Ive been dating this guy for 7 years, about a month ago he started talking to this women on twitter i didnt think anything of it to start of with. but in the pass few weeks i noticed she now friends with on facebook, and hes got her number and she been emailing him, tbh twitter was fine but facebook, number ect doesnt add up to me, also he works lates and she been staying up till the time he comes home, as everynight at the times he finishes work which is in the early hours of the morning she says something like night twitter, so she must only be staying up to talk to him. i looked back at her twitter and she used to go to bed a normal time before he added her on facebook. anyhow ive checked his call log on his phone and i know she spoken to him a bit while at work, and even on xmas day. he's been clearing his call logs alot to. i know that she married and has two kids i worked this out from twitter, anyhow i checked his email on his phone while in the shower the other day and he's be emailing her alot. also now 

she said wow your fiance a b**** and its frustating that i cant talk to or see you. plus loads more. i can tell that she falling for him and i guess he has back if he;s emailing her, there using email to talk when the time im with him when they cant talk 

the thing is i cant live like this anymore but i know that she lives over 300 miles away i know she 13+ years older than him i know she has a couple of kids,
but i cant let this hurt me anymore and its it getting to that point.

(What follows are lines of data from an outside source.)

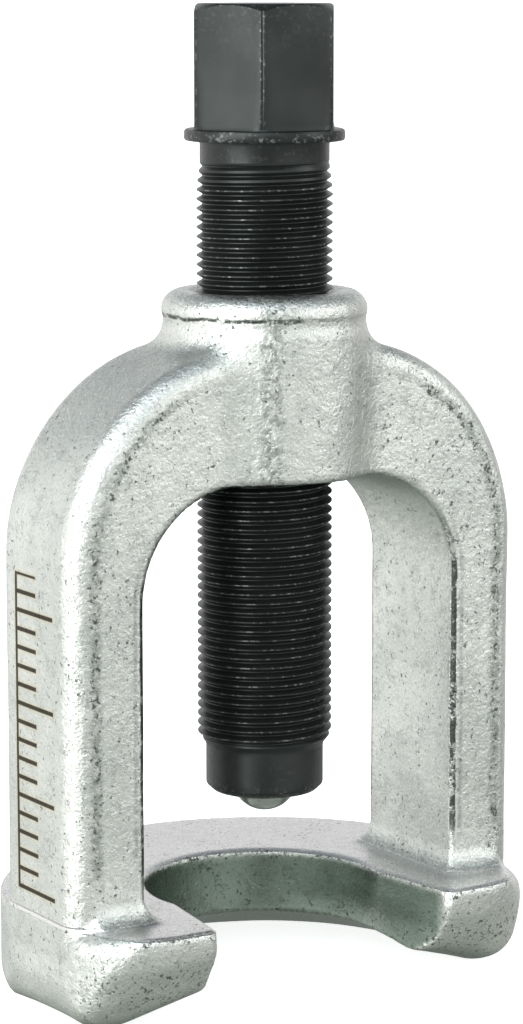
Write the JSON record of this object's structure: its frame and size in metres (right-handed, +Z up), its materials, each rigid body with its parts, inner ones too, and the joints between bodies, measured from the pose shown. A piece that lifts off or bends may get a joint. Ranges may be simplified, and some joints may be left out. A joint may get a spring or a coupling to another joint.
{
  "type": "ball joint separator",
  "caption": "Forged yoke with an arched window and a horseshoe fork; a fine-thread pressure spindle with a captive thrust ball presses a ball stud out of its seat.",
  "frame": {"origin": "where the spindle axis meets the plane of the throat's lower rim, in the middle of the fork's throat", "axes": "+Z up along the spindle towards its hexagon, +X from one leg to the other across the mirror plane, -Y out of the mouth of the fork's throat"},
  "size_m": [0.086, 0.0671, 0.1603],
  "materials": {
    "zinc_plated_forging": "drop-forged steel with an even forged grain, bright zinc plating with a faint greenish-grey cast, dark specks in the pits and brighter worn edges",
    "black_oxide_steel": "black oxide, satin, with the thread crests and collar rim worn brighter",
    "hardened_ball_steel": "ground bearing steel, lightly rubbed"
  },
  "bodies": {
    "yoke": {"forged_yoke": "zinc_plated_forging"},
    "ball": {"thrust_ball": "hardened_ball_steel"},
    "screw": {"spindle": "black_oxide_steel"}
  },
  "joints": [
    {"name": "spindle_feed", "type": "slide", "parent": "yoke", "child": "ball", "axis": [0, 0, 1], "range_m": [-0.0225, 0.042]},
    {"name": "spindle_turn", "type": "hinge", "parent": "ball", "child": "screw", "pos_m": [0, 0, 0.0282], "axis": [0, 0, 1], "range_deg": [-5400, 10080]}
  ],
  "couplings": [
    {"joint": "spindle_feed", "follows": "spindle_turn", "m_per_rad": 0.00023873}
  ]
}
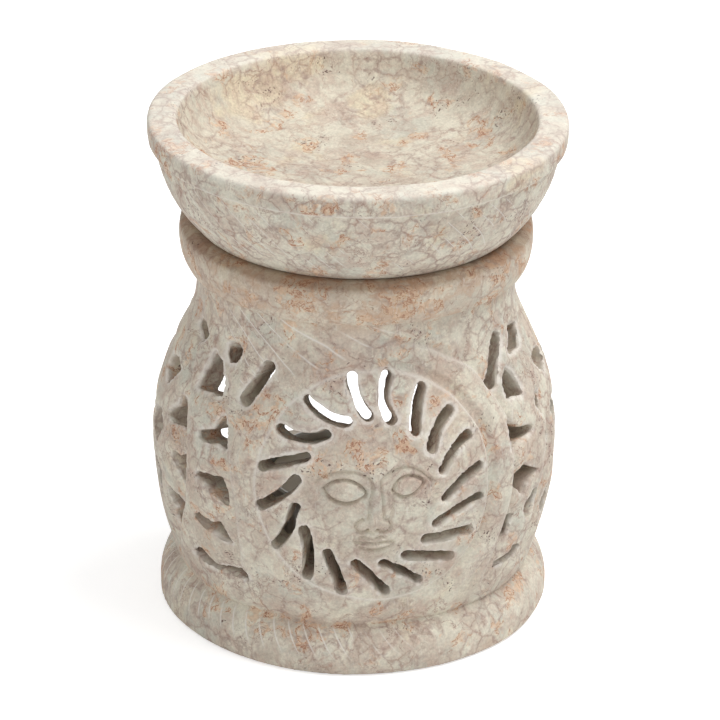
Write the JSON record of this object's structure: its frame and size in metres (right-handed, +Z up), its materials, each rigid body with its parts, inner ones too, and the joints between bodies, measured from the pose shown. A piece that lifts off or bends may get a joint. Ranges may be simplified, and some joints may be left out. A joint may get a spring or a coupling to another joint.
{
  "type": "essential oil burner",
  "caption": "Round soapstone oil burner with a pierced sun, side fretwork and a loose bowl over a tealight.",
  "frame": {"origin": "centre of the underside of the foot, on the surface it stands on", "axes": "+Z up along the turning axis, -Y towards the viewer of the carved sun, +Y out of the tealight doorway"},
  "size_m": [0.084, 0.084, 0.1054],
  "materials": {
    "body_stone": "matte",
    "bowl_stone": "matte",
    "cup_aluminium": "satin",
    "wax": "satin",
    "wick_cotton": "matte",
    "tinplate": "satin"
  },
  "bodies": {
    "body": {"pierced_body": "body_stone"},
    "bowl": {"oil_bowl": "bowl_stone"},
    "tealight": {"tealight_cup": "cup_aluminium", "tealight_wax": "wax", "tealight_wick": "wick_cotton", "wick_sustainer": "tinplate"}
  },
  "joints": [
    {"name": "bowl_lift", "type": "slide", "parent": "body", "child": "bowl", "axis": [0, 0, 1], "range_m": [0, 0.06]},
    {"name": "tealight_slide", "type": "slide", "parent": "body", "child": "tealight", "axis": [0, 1, 0], "range_m": [0, 0.0885]}
  ]
}
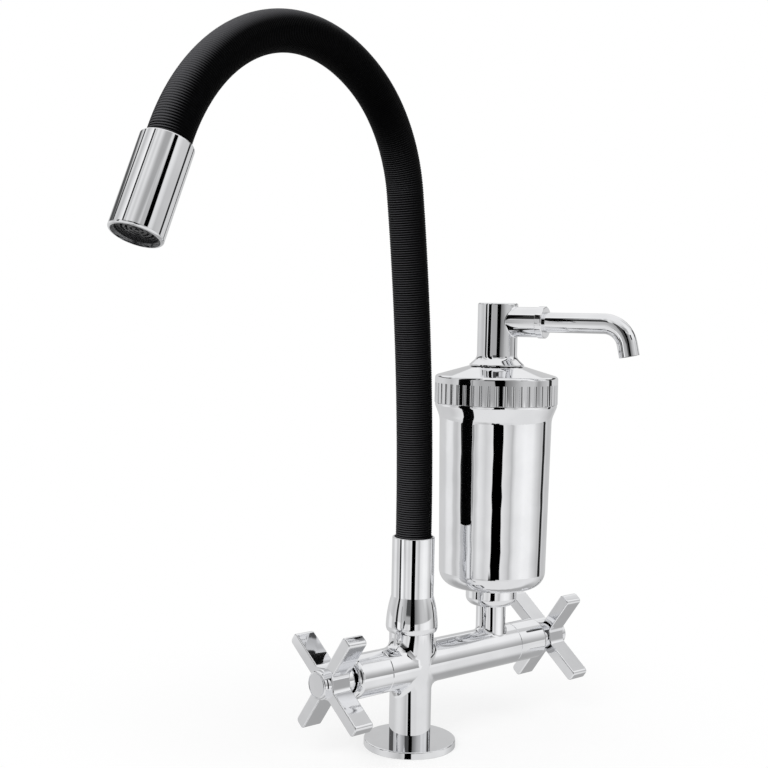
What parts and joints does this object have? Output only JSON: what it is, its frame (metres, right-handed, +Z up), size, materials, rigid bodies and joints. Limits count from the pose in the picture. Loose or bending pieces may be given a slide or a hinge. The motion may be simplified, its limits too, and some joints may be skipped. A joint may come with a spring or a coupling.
{
  "type": "drinking water filter tap",
  "caption": "Deck tap with cross handles, a bendable hose spout and a side filter housing with its own swivel spout.",
  "frame": {"origin": "centre of the flange's underside, in the mouth of the inlet socket", "axes": "+Z up along the column, +X along the arm that carries the filter, the user stands on -Y"},
  "size_m": [0.3643, 0.1231, 0.412],
  "materials": {
    "chrome": "polished chrome plate on brass",
    "hose_rubber": "matt black ribbed rubber",
    "seal_rubber": "matt black rubber",
    "brass": "machined brass",
    "ceramic": "lapped ceramic",
    "steel": "stainless steel",
    "tube_plastic": "clear flexible tube",
    "grille_plastic": "dark grey plastic",
    "white_plastic": "white plastic",
    "carbon": "pressed activated carbon"
  },
  "bodies": {
    "stand": {"base_flange": "chrome", "base_gasket": "seal_rubber", "tap_body": "chrome", "seat_washers": "seal_rubber", "fixed_discs": "ceramic", "spindle_seals": "seal_rubber", "left_valve_body": "brass", "right_valve_body": "brass", "left_bonnet": "chrome", "right_bonnet": "chrome", "swivel_clip": "steel", "adapter_washer": "seal_rubber", "filter_adapter": "chrome", "filter_canister": "chrome", "cartridge_base": "white_plastic", "cartridge_sleeve": "white_plastic", "carbon_block": "carbon", "cartridge_lid": "white_plastic", "cartridge_seal": "seal_rubber"},
    "left_valve_handle": {"left_handle": "chrome", "left_handle_screw": "steel", "left_index_button": "chrome", "left_spindle": "brass", "left_moving_disc": "ceramic"},
    "right_valve_handle": {"right_handle": "chrome", "right_handle_screw": "steel", "right_index_button": "chrome", "right_spindle": "brass", "right_moving_disc": "ceramic"},
    "hose_foot": {"spout_ferrule": "chrome", "swivel_nipple": "brass", "swivel_seals": "seal_rubber", "lower_crimp": "steel", "hose_leg": "hose_rubber", "hose_leg_flex": "hose_rubber", "gooseneck_core_leg": "steel", "water_tube_leg": "tube_plastic"},
    "hose_middle": {"hose_arch": "hose_rubber", "hose_arch_flex": "hose_rubber", "gooseneck_core_arch": "steel", "water_tube_arch": "tube_plastic"},
    "hose_end": {"hose_tip": "hose_rubber", "gooseneck_core_tip": "steel", "water_tube_tip": "tube_plastic", "aerator_sleeve": "chrome", "hose_end_fitting": "brass", "upper_crimp": "steel", "aerator_washer": "seal_rubber", "aerator_cage": "grille_plastic", "aerator_screen": "steel", "aerator_grille": "grille_plastic"},
    "cap_lift": {"cap_gasket": "seal_rubber"},
    "cap": {"filter_cap": "chrome"},
    "outlet": {"outlet_column": "chrome", "outlet_seal": "seal_rubber", "lock_ring": "brass", "spout_nut": "chrome", "spout_seal": "seal_rubber", "filter_spout": "chrome"}
  },
  "joints": [
    {"name": "left_handle_turn", "type": "hinge", "parent": "stand", "child": "left_valve_handle", "pos_m": [-0.0246, 0, 0.0487], "axis": [-1, 0, 0], "range_deg": [0, 90]},
    {"name": "right_handle_turn", "type": "hinge", "parent": "stand", "child": "right_valve_handle", "pos_m": [0.0839, 0, 0.0487], "axis": [1, 0, 0], "range_deg": [0, 90]},
    {"name": "hose_swivel", "type": "hinge", "parent": "stand", "child": "hose_foot", "pos_m": [0, 0, 0.0694], "axis": [0, 0, 1], "continuous": true},
    {"name": "hose_lower_bend", "type": "hinge", "parent": "hose_foot", "child": "hose_middle", "pos_m": [-0.00459, -0.0012, 0.23686], "axis": [0.2538, -0.9673, 0], "range_deg": [-15, 15], "deforming": ["hose_leg_flex", "gooseneck_core_leg", "water_tube_leg"]},
    {"name": "hose_upper_bend", "type": "hinge", "parent": "hose_middle", "child": "hose_end", "pos_m": [-0.07653, -0.02008, 0.3965], "axis": [0.2538, -0.9673, 0], "range_deg": [-20, 30], "deforming": ["hose_arch_flex", "gooseneck_core_arch", "water_tube_arch", "gooseneck_core_tip", "water_tube_tip"]},
    {"name": "cap_rise", "type": "slide", "parent": "stand", "child": "cap_lift", "axis": [0, 0, 1], "range_m": [0, 0.006]},
    {"name": "cap_turn", "type": "hinge", "parent": "cap_lift", "child": "cap", "pos_m": [0.0673, 0, 0.2125], "axis": [0, 0, 1], "range_deg": [0, 1080]},
    {"name": "filter_spout_swivel", "type": "hinge", "parent": "cap_lift", "child": "outlet", "pos_m": [0.0673, 0, 0.2279], "axis": [0, 0, 1], "range_deg": [-90, 225]}
  ],
  "couplings": [
    {"joint": "cap_rise", "follows": "cap_turn", "m_per_rad": 0.00031831}
  ]
}
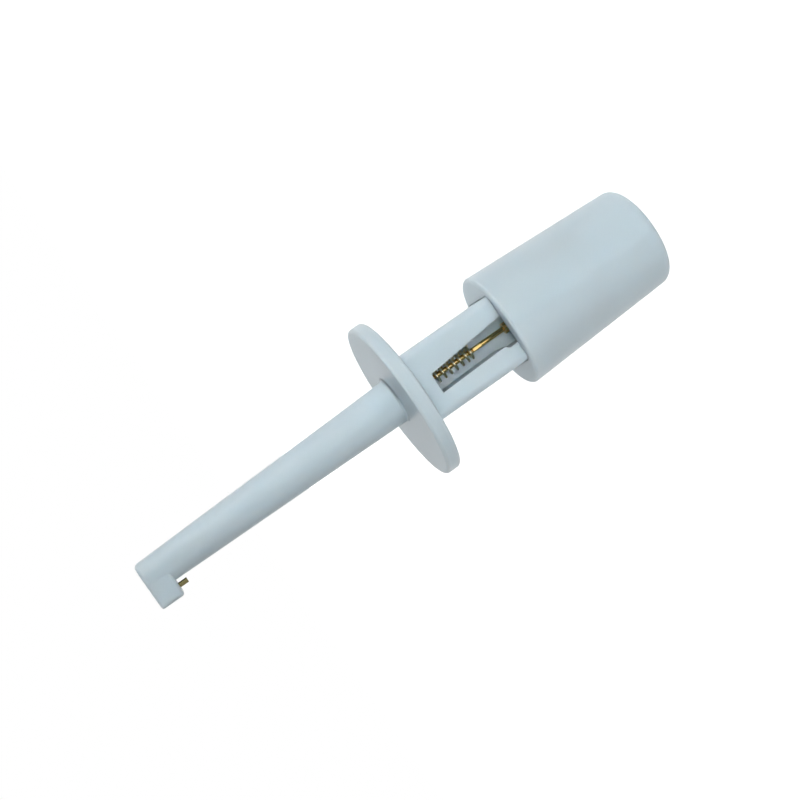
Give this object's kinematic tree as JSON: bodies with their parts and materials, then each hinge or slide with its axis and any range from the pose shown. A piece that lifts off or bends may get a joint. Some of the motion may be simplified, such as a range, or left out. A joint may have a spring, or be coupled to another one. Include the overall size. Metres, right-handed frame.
{
  "type": "ic test clip",
  "caption": "Spring-loaded test hook clip: a slotted barrel with finger flange and long nose, a sliding thumb cap, and a gold hook wire drawn into the nose's foot by a coil spring.",
  "frame": {"origin": "centre of the thumb cap's flat end face, which the clip stands on", "axes": "+Z along the clip's axis from the thumb cap to the nose's tip; the foot and the hook's short leg are on the -X side; the stem's slot opens towards -Y"},
  "size_m": [0.0162, 0.0162, 0.057],
  "materials": {
    "barrel_plastic": "glossy moulded white plastic with a faint blue cast",
    "cap_plastic": "glossy moulded white plastic with a faint blue cast",
    "gold_plate": "bright gold plating on drawn wire",
    "spring_wire": "gold-plated spring wire, dulled",
    "terminal_brass": "plated brass tube"
  },
  "bodies": {
    "barrel": {"barrel": "barrel_plastic", "return_spring": "spring_wire"},
    "plunger": {"thumb_cap": "cap_plastic", "solder_terminal": "terminal_brass", "hook_wire": "gold_plate"}
  },
  "joints": [
    {"name": "plunger_slide", "type": "slide", "parent": "barrel", "child": "plunger", "axis": [0, 0, 1], "range_m": [0, 0.0085], "stiffness_N_per_m": 150, "springref_m": -0.0067, "deforming": ["return_spring"]}
  ]
}
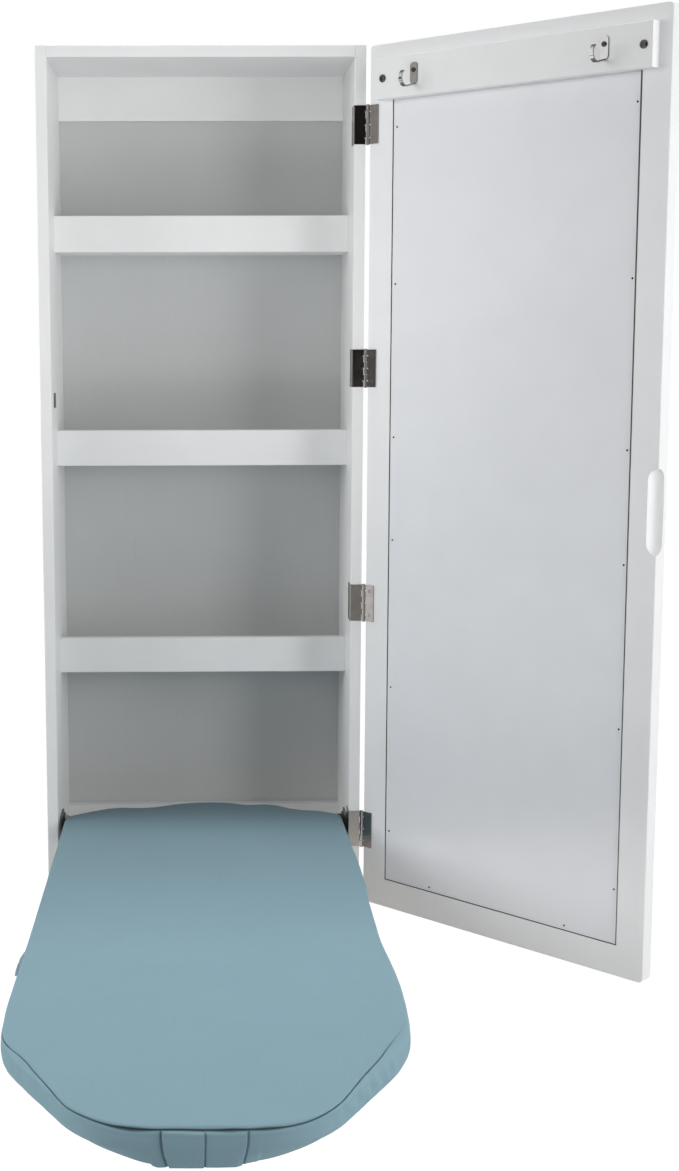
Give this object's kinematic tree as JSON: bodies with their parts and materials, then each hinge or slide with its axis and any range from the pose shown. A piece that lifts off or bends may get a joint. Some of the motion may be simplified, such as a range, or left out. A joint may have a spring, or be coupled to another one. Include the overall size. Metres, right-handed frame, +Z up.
{
  "type": "mirrored ironing board cabinet",
  "caption": "Wall-hung shallow white cabinet with shelves, a hinged mirror door with hooks inside, and a padded ironing board that folds down from its base.",
  "frame": {"origin": "midway between the two hanger holes, on the wall plane", "axes": "+X to the right seen from the front, +Y into the wall, +Z up"},
  "size_m": [0.6719, 0.9923, 1.021],
  "materials": {
    "white_board": "white painted fibreboard, satin",
    "grey_board": "pale grey coated hardboard, matt",
    "beech": "plain sanded wood",
    "mirror": "silvered glass",
    "nickel": "satin nickel plate",
    "dark_steel": "black finished steel",
    "nylon": "natural nylon",
    "cloth": "dusty blue woven cotton",
    "foam": "soft felt-faced foam",
    "grip": "black hook-and-loop patch"
  },
  "bodies": {
    "cabinet": {"side_left": "white_board", "side_right": "white_board", "top_panel": "white_board", "bottom_panel": "white_board", "back_panel": "grey_board", "top_rail": "white_board", "bottom_rail": "white_board", "shelf_1": "white_board", "shelf_2": "white_board", "shelf_3": "white_board", "lip_1": "white_board", "lip_2": "white_board", "lip_3": "white_board", "dowels": "beech", "back_pins": "nickel", "hanger_plates": "nickel", "hanger_screws": "nickel", "cabinet_leaf_1": "nickel", "cabinet_leaf_2": "nickel", "cabinet_leaf_3": "nickel", "cabinet_leaf_4": "nickel", "hinge_pins": "nickel", "cabinet_leaf_screws": "nickel", "pivot_plate_left": "dark_steel", "pivot_plate_right": "dark_steel", "pivot_studs": "dark_steel", "pivot_nuts": "dark_steel", "stop_studs": "dark_steel", "plate_screws": "nickel", "grip_patch": "grip"},
    "door": {"hinge_stile": "white_board", "pull_stile": "white_board", "door_top_rail": "white_board", "door_bottom_rail": "white_board", "mirror_glass": "mirror", "backing_panel": "white_board", "backing_nails": "dark_steel", "hook_rail": "white_board", "hook_rail_screws": "nickel", "hook_1": "nickel", "hook_2": "nickel", "hook_screws": "nickel", "door_leaf_1": "nickel", "door_leaf_2": "nickel", "door_leaf_3": "nickel", "door_leaf_4": "nickel", "door_leaf_screws": "nickel"},
    "board": {"ironing_deck": "beech", "foam_pad": "foam", "board_cover": "cloth", "hold_tab": "cloth", "pivot_arm_left": "dark_steel", "pivot_arm_right": "dark_steel", "arm_screws": "nickel", "pivot_bushes": "nylon"}
  },
  "joints": [
    {"name": "door_hinge", "type": "hinge", "parent": "cabinet", "child": "door", "pos_m": [0.19275, -0.1724, 0], "axis": [0, 0, 1], "range_deg": [-46, 44]},
    {"name": "board_fold", "type": "hinge", "parent": "cabinet", "child": "board", "pos_m": [0, -0.135, -0.8875], "axis": [-1, 0, 0], "range_deg": [0, 88.5]}
  ]
}
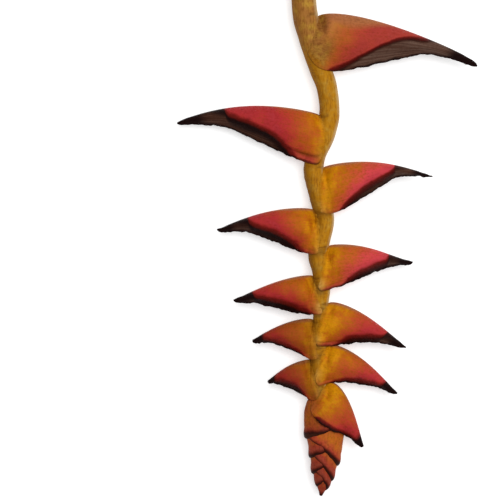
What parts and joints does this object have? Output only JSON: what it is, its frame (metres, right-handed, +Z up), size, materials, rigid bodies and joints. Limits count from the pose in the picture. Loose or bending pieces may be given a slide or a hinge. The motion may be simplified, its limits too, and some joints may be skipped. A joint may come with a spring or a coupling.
{
  "type": "heliconia flower",
  "caption": "Cut heliconia flower head lying flat: a zigzag stem, two rows of folded boat-shaped bracts with dark margins and beaks, and a bud of young bracts.",
  "frame": {"origin": "on the surface that the flower lies on, under the middle of its length and width", "axes": "+Y along the stem, from the bud's tip to the cut end; +Z up from the surface; +X across, towards the side of the first and longest bract"},
  "size_m": [0.225, 0.4431, 0.0224],
  "materials": {
    "stem": "matt golden-brown plant stem with fine lengthwise fibres",
    "bract": "satin waxy bract, gold at the root, crimson along the middle, near-black along the margin and beak",
    "bud": "satin young bracts, orange-red with dark margins"
  },
  "bodies": {
    "root": {"stem": "stem", "bract_01": "bract", "bract_02": "bract", "bract_03": "bract", "bract_04": "bract", "bract_05": "bract", "bract_06": "bract", "bract_07": "bract", "bract_08": "bract", "bract_09": "bract", "bract_10": "bract", "bract_11": "bract", "terminal_bud": "bud"}
  },
  "joints": []
}
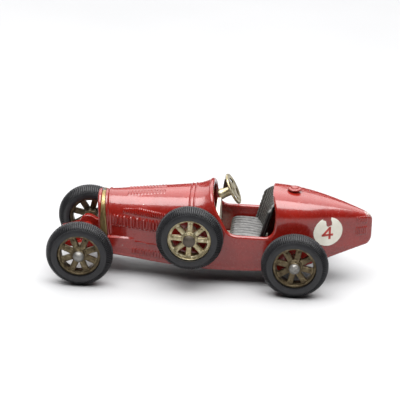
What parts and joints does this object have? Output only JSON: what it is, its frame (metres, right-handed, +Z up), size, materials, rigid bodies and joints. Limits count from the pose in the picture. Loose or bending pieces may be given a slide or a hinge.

but i know as soon as i say something its going to be over between us, me going through his phone! checking his email but i knew there was something going on i see him check his email and dm on twitter and delete them quick but i see them

so i dont know what to do? do i live with this going and hope that it finishes soon i know he hasnt met her as he hasnt been any where far. and let myself get hurt even more. 
or if i say something i know for a fact it will be over but i dont think i can carry on hurting inside


i just need some advice as i havent really got anyone that i can talk to about this i dont want to tell any friends ect 

nothing like this has ever happened before, so its so hard for me and i gues i have been with him all of my adult life

thank you for taking the time to read


----------



## major misfit (Oct 17, 2010)

If you were to confront him with what you know, there is NOTHING that says you have to tell him how you found out. If he knows for sure how you did, you could tell him that RIGHT NOW you're discussing his relationship with this woman...how you found out is a topic for another time. That's if you confront him.
He's having what sounds like an emotional affair with this woman. That can be just as devastating (some people on affair support forums swear it's worse) as a physical one. I guess I would ask you what do you WANT to do? What would you tell someone else in your situation?


----------



## Rob774 (Sep 27, 2010)

I'd confront him!!! What do you have to lose? Who cares what his response will be for your snooping. ITs cause and and effect... his actions caused you to snoop. 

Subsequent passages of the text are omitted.